Dataset section —
+++++
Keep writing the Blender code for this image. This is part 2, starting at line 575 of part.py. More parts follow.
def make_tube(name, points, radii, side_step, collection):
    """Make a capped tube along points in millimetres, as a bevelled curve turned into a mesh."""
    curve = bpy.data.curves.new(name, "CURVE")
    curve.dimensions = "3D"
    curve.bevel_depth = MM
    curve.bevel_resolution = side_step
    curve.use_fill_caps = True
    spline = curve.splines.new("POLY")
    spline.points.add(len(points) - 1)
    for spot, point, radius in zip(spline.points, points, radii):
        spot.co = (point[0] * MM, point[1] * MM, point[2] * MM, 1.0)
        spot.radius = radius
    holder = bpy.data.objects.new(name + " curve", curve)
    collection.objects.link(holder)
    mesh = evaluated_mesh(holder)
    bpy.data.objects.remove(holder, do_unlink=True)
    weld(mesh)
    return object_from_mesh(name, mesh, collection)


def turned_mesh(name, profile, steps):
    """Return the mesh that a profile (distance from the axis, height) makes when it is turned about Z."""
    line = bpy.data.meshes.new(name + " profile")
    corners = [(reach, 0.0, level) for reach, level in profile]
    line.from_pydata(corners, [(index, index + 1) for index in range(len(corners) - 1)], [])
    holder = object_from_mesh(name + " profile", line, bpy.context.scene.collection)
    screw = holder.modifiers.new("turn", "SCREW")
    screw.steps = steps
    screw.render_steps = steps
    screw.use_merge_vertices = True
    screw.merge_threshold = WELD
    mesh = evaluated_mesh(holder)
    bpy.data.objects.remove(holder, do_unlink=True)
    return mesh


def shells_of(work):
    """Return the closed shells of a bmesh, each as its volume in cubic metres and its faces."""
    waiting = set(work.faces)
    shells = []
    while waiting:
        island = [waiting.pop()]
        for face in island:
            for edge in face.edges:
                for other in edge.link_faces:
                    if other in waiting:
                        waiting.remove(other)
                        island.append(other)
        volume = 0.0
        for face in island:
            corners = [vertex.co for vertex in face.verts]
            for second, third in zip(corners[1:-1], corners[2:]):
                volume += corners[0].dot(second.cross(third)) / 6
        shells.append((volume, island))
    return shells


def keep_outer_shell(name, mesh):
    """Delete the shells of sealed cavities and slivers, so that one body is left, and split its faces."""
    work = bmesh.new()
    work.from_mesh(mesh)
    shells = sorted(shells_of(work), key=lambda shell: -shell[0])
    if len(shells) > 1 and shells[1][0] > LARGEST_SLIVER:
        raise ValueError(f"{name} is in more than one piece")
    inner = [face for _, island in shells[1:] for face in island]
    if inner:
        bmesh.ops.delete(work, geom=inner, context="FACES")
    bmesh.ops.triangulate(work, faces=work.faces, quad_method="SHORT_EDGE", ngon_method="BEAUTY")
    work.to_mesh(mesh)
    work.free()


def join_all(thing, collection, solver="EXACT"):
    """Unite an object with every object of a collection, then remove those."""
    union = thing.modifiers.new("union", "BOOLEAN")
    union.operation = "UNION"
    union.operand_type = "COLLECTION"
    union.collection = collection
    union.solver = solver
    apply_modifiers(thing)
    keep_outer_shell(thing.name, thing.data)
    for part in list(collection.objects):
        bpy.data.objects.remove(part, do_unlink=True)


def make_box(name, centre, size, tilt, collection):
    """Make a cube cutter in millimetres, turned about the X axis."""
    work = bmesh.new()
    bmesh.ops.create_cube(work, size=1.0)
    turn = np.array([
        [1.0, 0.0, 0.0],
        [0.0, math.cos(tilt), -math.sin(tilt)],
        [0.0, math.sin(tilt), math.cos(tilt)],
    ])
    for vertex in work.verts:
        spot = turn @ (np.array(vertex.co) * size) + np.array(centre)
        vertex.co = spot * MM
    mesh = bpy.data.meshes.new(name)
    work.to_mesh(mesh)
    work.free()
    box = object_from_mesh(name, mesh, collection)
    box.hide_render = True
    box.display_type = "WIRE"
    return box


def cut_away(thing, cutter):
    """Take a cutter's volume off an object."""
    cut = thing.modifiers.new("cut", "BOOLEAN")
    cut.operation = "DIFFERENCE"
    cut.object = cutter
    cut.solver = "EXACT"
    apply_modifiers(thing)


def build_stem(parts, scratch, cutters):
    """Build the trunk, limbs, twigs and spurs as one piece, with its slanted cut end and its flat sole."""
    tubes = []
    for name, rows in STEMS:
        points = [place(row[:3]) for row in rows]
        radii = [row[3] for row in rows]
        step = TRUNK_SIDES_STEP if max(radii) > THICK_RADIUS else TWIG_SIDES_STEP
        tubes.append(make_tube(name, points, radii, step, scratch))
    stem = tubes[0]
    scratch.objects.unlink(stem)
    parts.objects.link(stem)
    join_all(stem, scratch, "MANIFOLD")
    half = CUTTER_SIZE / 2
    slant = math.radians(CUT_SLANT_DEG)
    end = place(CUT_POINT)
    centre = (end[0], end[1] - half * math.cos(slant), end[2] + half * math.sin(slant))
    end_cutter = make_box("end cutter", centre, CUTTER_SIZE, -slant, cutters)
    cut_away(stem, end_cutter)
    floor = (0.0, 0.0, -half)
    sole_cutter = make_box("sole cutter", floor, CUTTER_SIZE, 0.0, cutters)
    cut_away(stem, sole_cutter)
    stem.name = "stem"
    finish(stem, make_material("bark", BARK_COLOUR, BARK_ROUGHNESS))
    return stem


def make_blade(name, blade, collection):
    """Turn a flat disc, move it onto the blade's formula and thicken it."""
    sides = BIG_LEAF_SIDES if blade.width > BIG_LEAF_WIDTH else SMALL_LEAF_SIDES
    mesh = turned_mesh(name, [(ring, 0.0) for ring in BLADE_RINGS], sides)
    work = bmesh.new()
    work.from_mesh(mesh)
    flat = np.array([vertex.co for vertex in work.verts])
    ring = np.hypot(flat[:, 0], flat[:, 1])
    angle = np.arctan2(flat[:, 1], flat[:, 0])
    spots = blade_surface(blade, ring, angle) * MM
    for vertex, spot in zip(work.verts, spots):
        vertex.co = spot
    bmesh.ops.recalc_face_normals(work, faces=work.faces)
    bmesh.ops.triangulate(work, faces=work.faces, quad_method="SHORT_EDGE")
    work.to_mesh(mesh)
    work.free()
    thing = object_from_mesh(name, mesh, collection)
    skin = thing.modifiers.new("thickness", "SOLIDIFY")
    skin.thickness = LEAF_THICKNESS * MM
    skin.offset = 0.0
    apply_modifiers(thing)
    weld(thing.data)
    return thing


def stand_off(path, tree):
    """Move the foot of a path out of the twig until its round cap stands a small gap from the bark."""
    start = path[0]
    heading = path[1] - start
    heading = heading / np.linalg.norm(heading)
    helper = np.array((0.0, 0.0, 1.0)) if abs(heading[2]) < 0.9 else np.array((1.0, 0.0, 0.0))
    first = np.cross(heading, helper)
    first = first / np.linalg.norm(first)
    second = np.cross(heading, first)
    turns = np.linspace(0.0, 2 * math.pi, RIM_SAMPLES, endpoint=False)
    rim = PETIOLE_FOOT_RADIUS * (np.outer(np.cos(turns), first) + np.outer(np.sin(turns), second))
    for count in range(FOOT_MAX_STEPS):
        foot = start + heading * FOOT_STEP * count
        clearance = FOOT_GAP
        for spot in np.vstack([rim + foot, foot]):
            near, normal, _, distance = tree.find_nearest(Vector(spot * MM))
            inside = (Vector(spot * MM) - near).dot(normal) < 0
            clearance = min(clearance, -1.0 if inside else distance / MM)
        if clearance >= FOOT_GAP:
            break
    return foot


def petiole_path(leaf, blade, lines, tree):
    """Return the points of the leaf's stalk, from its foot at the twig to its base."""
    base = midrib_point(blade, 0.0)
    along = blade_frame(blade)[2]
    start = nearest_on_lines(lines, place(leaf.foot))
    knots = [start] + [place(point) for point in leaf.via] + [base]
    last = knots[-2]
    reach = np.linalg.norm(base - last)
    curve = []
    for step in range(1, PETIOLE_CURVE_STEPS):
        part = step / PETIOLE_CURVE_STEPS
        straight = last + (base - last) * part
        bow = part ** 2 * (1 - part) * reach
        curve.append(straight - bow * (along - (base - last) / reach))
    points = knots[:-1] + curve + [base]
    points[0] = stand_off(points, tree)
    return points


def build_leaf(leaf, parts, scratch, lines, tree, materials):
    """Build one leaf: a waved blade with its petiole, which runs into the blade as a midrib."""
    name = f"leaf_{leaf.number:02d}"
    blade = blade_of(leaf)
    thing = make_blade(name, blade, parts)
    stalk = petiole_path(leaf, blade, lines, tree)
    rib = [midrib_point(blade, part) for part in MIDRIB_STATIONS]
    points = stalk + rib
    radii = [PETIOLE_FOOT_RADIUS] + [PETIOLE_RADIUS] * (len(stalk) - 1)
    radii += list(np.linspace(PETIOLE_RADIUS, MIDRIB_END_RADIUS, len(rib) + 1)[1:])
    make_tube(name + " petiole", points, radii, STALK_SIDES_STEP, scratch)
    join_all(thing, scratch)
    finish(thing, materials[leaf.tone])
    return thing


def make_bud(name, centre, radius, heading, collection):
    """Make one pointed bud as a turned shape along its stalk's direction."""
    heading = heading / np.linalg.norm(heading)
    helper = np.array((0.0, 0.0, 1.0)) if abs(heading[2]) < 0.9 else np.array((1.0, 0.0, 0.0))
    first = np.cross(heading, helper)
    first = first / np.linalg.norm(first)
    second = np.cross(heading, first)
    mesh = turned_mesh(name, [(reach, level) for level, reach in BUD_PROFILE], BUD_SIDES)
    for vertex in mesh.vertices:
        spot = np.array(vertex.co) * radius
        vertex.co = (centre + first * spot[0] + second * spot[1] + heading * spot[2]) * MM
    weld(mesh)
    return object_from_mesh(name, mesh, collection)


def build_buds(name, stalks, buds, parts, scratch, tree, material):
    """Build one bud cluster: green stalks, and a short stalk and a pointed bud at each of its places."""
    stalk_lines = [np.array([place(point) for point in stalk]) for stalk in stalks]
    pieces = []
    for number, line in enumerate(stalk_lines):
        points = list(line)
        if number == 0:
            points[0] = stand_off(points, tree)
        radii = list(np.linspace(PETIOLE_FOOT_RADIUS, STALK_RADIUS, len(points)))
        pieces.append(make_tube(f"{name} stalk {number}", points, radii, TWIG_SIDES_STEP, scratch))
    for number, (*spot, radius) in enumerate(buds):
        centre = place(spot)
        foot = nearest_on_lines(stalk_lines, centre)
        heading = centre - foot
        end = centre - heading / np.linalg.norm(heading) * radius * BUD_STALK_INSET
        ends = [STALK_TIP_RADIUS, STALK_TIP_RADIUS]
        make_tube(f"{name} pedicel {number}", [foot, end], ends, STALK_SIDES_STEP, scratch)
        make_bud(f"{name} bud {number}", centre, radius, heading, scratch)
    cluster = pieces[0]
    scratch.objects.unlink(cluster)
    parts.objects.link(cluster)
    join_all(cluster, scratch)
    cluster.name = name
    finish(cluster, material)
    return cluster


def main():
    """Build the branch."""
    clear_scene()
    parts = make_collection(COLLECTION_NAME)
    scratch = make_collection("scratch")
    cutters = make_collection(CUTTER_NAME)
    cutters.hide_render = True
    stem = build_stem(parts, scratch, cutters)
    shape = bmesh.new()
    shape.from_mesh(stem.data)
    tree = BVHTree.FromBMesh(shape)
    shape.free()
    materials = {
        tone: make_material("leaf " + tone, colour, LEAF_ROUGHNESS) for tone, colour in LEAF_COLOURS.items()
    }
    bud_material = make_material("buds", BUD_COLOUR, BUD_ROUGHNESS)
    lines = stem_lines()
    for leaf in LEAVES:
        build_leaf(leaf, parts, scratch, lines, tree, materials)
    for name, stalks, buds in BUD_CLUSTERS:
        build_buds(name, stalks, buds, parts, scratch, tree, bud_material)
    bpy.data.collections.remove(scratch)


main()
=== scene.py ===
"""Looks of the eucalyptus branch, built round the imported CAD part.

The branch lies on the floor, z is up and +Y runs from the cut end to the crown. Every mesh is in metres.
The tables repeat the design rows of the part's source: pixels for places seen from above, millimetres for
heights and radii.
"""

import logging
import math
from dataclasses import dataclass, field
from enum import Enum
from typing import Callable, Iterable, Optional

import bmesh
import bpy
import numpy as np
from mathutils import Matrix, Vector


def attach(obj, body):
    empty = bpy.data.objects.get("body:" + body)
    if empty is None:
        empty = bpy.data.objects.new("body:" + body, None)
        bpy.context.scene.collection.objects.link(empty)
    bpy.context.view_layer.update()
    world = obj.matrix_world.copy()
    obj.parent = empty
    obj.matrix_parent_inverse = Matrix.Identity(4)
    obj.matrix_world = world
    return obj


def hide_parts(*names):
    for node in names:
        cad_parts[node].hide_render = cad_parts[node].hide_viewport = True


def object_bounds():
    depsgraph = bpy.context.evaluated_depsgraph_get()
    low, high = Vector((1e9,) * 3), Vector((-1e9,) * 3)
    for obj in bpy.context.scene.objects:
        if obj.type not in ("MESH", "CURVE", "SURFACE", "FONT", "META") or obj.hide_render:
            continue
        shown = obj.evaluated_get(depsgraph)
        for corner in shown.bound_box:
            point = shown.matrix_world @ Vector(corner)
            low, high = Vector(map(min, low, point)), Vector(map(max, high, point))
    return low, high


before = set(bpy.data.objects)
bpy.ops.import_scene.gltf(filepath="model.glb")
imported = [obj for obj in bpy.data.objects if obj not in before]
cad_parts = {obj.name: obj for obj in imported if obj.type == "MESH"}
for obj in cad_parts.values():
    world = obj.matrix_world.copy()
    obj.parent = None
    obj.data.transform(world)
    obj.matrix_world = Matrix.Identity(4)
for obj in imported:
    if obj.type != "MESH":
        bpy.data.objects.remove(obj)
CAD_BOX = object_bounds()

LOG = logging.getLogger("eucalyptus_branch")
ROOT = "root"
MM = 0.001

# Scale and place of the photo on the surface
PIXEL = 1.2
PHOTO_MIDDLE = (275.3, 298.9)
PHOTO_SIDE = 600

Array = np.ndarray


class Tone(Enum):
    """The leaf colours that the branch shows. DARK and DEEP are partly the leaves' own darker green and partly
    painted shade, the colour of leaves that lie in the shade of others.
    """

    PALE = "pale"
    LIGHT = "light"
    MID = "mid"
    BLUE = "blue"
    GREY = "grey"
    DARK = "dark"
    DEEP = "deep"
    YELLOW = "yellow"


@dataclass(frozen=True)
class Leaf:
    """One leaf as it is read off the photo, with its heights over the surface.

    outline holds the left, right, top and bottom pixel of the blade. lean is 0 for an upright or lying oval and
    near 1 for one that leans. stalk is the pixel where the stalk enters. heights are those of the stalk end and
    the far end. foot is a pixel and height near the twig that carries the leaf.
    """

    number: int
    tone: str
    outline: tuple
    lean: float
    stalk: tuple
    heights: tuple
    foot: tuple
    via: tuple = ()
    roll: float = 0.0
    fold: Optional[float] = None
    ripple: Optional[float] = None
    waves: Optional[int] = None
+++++
What to do — Your task is to reproduce exactly the lines beginning at the line containing "for name, stalks, buds" and ending at the line containing "depsgraph = bpy.context.evaluated_depsgraph_get()", inclusive.

Solution to the problem —
    for name, stalks, buds in BUD_CLUSTERS:
        build_buds(name, stalks, buds, parts, scratch, tree, bud_material)
    bpy.data.collections.remove(scratch)


main()
=== scene.py ===
"""Looks of the eucalyptus branch, built round the imported CAD part.

The branch lies on the floor, z is up and +Y runs from the cut end to the crown. Every mesh is in metres.
The tables repeat the design rows of the part's source: pixels for places seen from above, millimetres for
heights and radii.
"""

import logging
import math
from dataclasses import dataclass, field
from enum import Enum
from typing import Callable, Iterable, Optional

import bmesh
import bpy
import numpy as np
from mathutils import Matrix, Vector


def attach(obj, body):
    empty = bpy.data.objects.get("body:" + body)
    if empty is None:
        empty = bpy.data.objects.new("body:" + body, None)
        bpy.context.scene.collection.objects.link(empty)
    bpy.context.view_layer.update()
    world = obj.matrix_world.copy()
    obj.parent = empty
    obj.matrix_parent_inverse = Matrix.Identity(4)
    obj.matrix_world = world
    return obj


def hide_parts(*names):
    for node in names:
        cad_parts[node].hide_render = cad_parts[node].hide_viewport = True


def object_bounds():
    depsgraph = bpy.context.evaluated_depsgraph_get()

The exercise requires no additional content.